Guilt is an appropriate response to realizing you have sinned. But that guilt needs to spur you to change, so that you can realize you are no longer the person you used to be.
Now, what about your mom walking in on you while you were asleep with your penis hanging out? I grant that it was extremely embarrassing, but no sin took place. Lots of guys sleep in boxers. Some sleep in the nude. Neither are wrong because you were in the privacy of your own room and, I assume, had your door closed. Having an erection is normal for guys when they sleep. Most guys get three to five erections every night, which is one reason many guys find wearing loose clothing more comfortable. Likely your mom was just as embarrassed at seeing you as you were at being seen. It is probably the reason she never mentioned it.
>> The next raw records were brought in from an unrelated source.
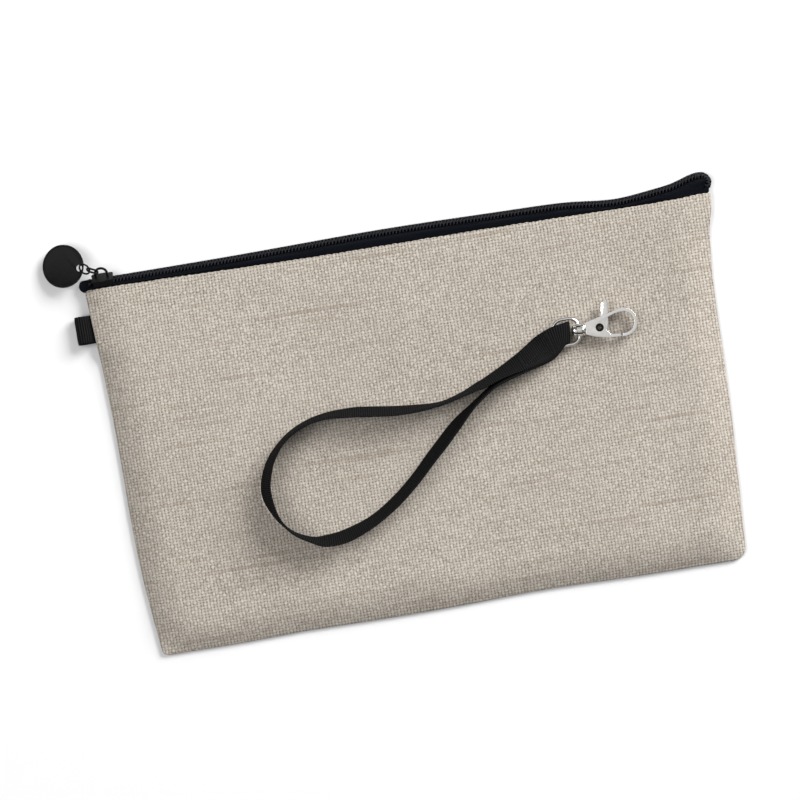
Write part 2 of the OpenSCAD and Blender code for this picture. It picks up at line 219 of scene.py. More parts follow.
def floor_paint():
    p = Paint("floor")
    x, y, z = p.coords()
    tone = p.noise(p.vector(x, y), 3.0, 2.0)
    p.colour(p.ramp(tone, [(0.0, (0.65, 0.65, 0.652)), (1.0, (0.66, 0.66, 0.662))]))
    return p.set(Roughness=0.9).mat


def wave(p, turn, power):
    """Rounded ridges one unit apart."""
    return p.math("POWER", p.math("ABSOLUTE", p.math("SINE", p.math("MULTIPLY", turn, math.pi))), power)


def weave(p, x, y, column, row):
    """A plain weave with stronger columns than rows: its height, and its turns across and up."""
    drift = p.noise(p.vector(x, y), 70.0, 2.0)
    wiggle = p.noise(p.vector(y, x), 260.0, 1.0)
    sway = p.math("MULTIPLY", p.math("SUBTRACT", drift, 0.5), 0.6)
    u = p.math("ADD", p.math("DIVIDE", x, column), sway)
    u = p.math("ADD", u, p.math("MULTIPLY", p.math("SUBTRACT", wiggle, 0.5), 0.35))
    v = p.math("ADD", p.math("DIVIDE", y, row), sway)
    su = p.math("SINE", p.math("MULTIPLY", u, math.pi))
    sv = p.math("SINE", p.math("MULTIPLY", v, math.pi))
    dip_u = p.math("SUBTRACT", 1.0, wave(p, u, 0.55))
    dip_v = p.math("SUBTRACT", 1.0, wave(p, v, 0.45))
    hole = p.math("MULTIPLY", p.math("MULTIPLY", dip_u, dip_v), 0.85)
    lines = p.math("ADD", p.math("MULTIPLY", dip_u, 0.32), p.math("MULTIPLY", dip_v, 0.16))
    over = p.math("MULTIPLY", p.math("MULTIPLY", su, sv), 0.07)
    return p.math("SUBTRACT", p.math("ADD", 0.92, over), p.math("ADD", hole, lines)), u, v


def linen():
    """Beige cloth with uneven yarns 1.46 mm and 1.3 mm apart, and long brown slubs."""
    p = Paint("linen")
    x, y, z = p.coords()
    height, u, v = weave(p, x, y, 0.00146, 0.0013)
    spot = p.cell(u, v)
    fleck = p.noise(p.vector(x, y, z), 1700.0, 2.0, 0.7)
    broad = p.noise(p.vector(x, y), 14.0, 3.0)
    # The weave's height goes into the colour as well as the bump: painted shade in the dips and pits
    # between the yarns, and painted highlight on their crowns.
    tone = p.math("SUBTRACT", height, 0.12)
    tone = p.math("ADD", tone, p.math("MULTIPLY", p.math("SUBTRACT", spot, 0.5), 0.17))
    tone = p.math("ADD", tone, p.math("MULTIPLY", p.math("SUBTRACT", fleck, 0.5), 1.5))
    tone = p.math("ADD", tone, p.math("MULTIPLY", p.math("SUBTRACT", broad, 0.5), 0.2))
    colour = p.ramp(tone, [(0.0, (0.075, 0.063, 0.05)), (0.3, (0.182, 0.158, 0.131)),
                           (0.66, (0.325, 0.291, 0.25)), (1.0, (0.47, 0.43, 0.378))])
    each_row = p.math("MULTIPLY", p.math("FLOOR", v), 0.731)
    slub = p.noise(p.vector(p.math("MULTIPLY", x, 15.0), each_row), 1.0, 1.0)
    p.colour(p.mix(p.span(slub, 0.6, 0.74, 0.0, 0.4), colour, (0.17, 0.132, 0.092)))
    p.bump(height, 0.5, 0.00035)
    p.roughness(p.span(tone, 0, 1, 0.95, 0.8))
    return p.set(Sheen_Weight=0.04, Sheen_Roughness=0.5, Specular_IOR_Level=0.15).mat


def lining_cloth():
    p = Paint("lining_cloth")
    x, y, z = p.coords()
    height, u, v = weave(p, x, y, 0.0005, 0.00045)
    yarn = p.cell(u, v)
    # The weave's height is painted into the colour too: painted shade in the dips between the yarns.
    tone = p.math("ADD", p.math("MULTIPLY", height, 0.6), p.math("MULTIPLY", yarn, 0.4))
    p.colour(p.ramp(tone, [(0.0, (0.02, 0.02, 0.024)), (1.0, (0.06, 0.06, 0.068))]))
    p.bump(height, 0.4, 0.0002)
    p.roughness(p.span(yarn, 0, 1, 0.8, 0.6))
    return p.set(Sheen_Weight=0.2, Specular_IOR_Level=0.3).mat


def tape_cloth():
    """Blue-black zipper tape: a fine slanting weave with fuzz on it."""
    p = Paint("tape_cloth")
    x, y, z = p.coords()
    across = p.math("ADD", y, z)
    lines = p.math("SINE", p.math("MULTIPLY", p.math("ADD", x, across), 2 * math.pi / 0.0009))
    rows = p.math("SINE", p.math("MULTIPLY", across, 2 * math.pi / 0.0006))
    fuzz = p.noise(p.vector(x, y, z), 2200.0, 2.0, 0.7)
    tone = p.math("ADD", p.math("MULTIPLY", p.math("ADD", lines, rows), 0.2), fuzz)
    p.colour(p.ramp(tone, [(0.2, (0.0012, 0.0015, 0.0026)), (0.9, (0.006, 0.0075, 0.0115))]))
    p.bump(tone, 0.5, 0.0002)
    p.roughness(p.span(fuzz, 0, 1, 0.9, 0.65))
    return p.set(Specular_IOR_Level=0.035).mat


def coil_plastic():
    p = Paint("coil_plastic")
    x, y, z = p.coords()
    tone = p.noise(p.vector(x, y, z), 900.0, 2.0)
    p.colour(p.ramp(tone, [(0.2, (0.003, 0.003, 0.005)), (0.9, (0.012, 0.0125, 0.017))]))
    p.roughness(p.span(tone, 0, 1, 0.28, 0.5))
    return p.set(Specular_IOR_Level=0.14).mat


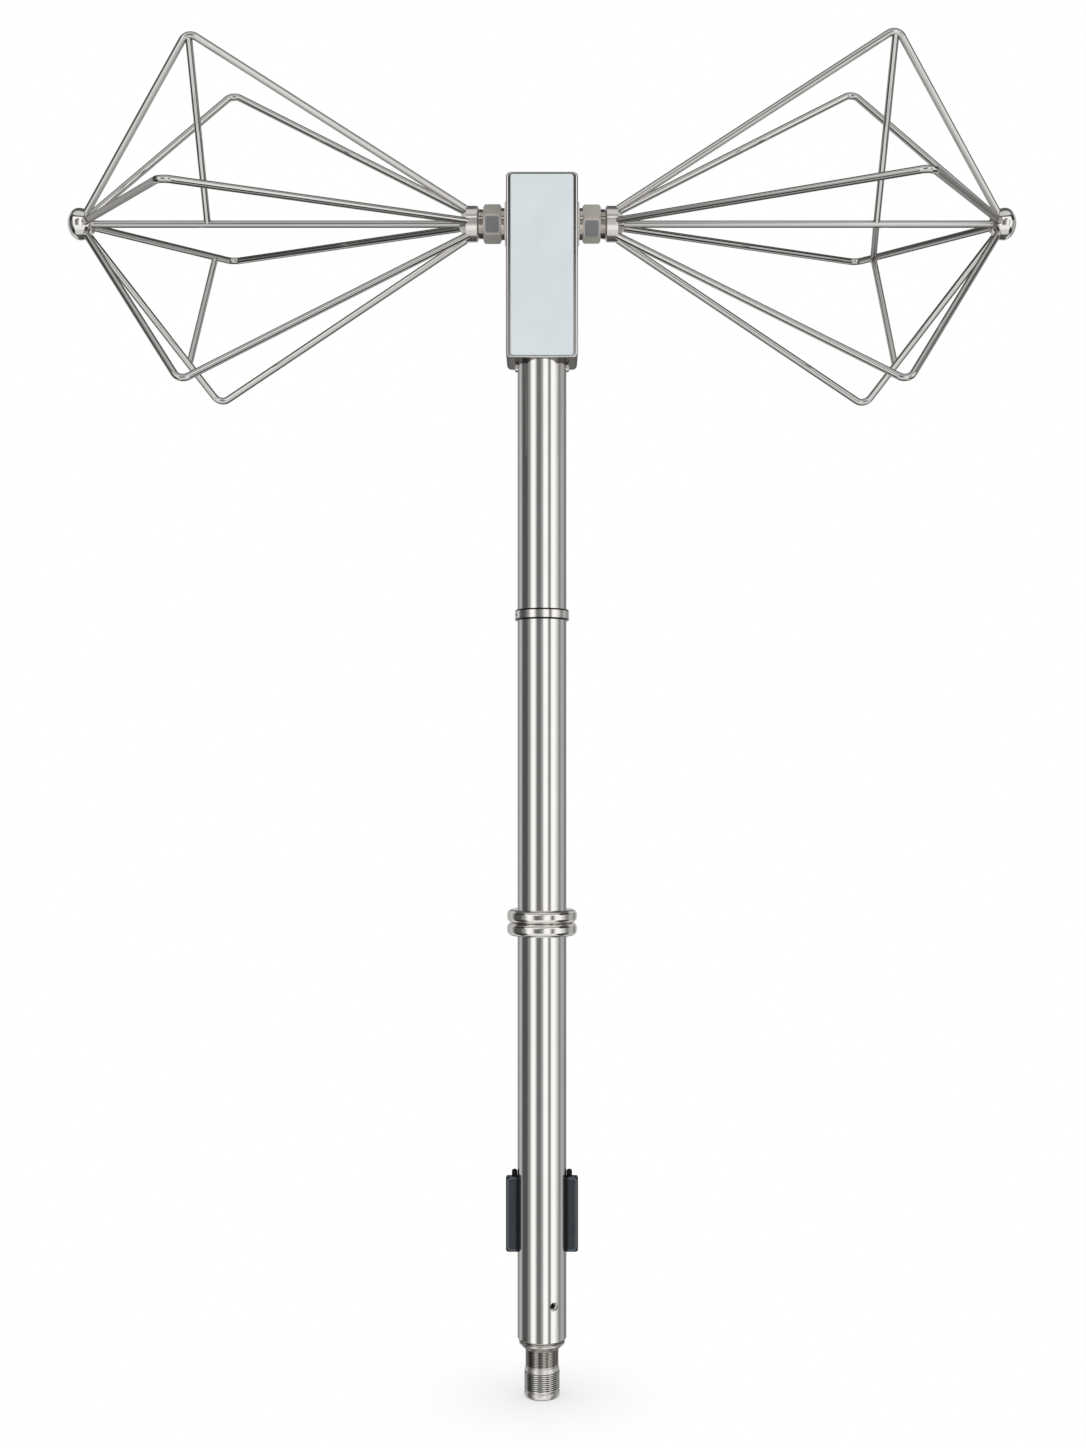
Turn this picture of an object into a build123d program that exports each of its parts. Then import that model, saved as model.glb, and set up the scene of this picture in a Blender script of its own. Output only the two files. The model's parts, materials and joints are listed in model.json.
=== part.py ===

It is also probably the reason it hasn’t been repeated.
Why do we go through childhood in the manner that we do? Think about it. A small child has no impulse control. For a small boy to be able to have sex would be devastating in controlling the spread of sin. Thus, the strong desire for sex is reserved for when a boy gets older and has already learned some self-control. Yet, it comes early enough that the boy is still under his parents’ authority. It is a parent’s duty to protect her child from sins. That is why your mother had all those annoying rules. But even a good parent has trouble being everywhere and preventing all sin. And some parents just don’t know how to handle sexual issues. For example, when your mother caught you masturbating to pornography, she should have lectured you on the dangers of pornography or had your dad talk to you instead of walking off and not saying anything. Since she didn’t, I would like you to read: Lies Pornography Tells Men.
Yes, you had a bad start in the realm of sexual experiences, but it doesn’t mean you are hopeless or horrible. You aren’t a monster, you are a young man who got off the way of righteousness. It is time to let go of sin and become a godly man. If I can help along the way, you know how to reach me.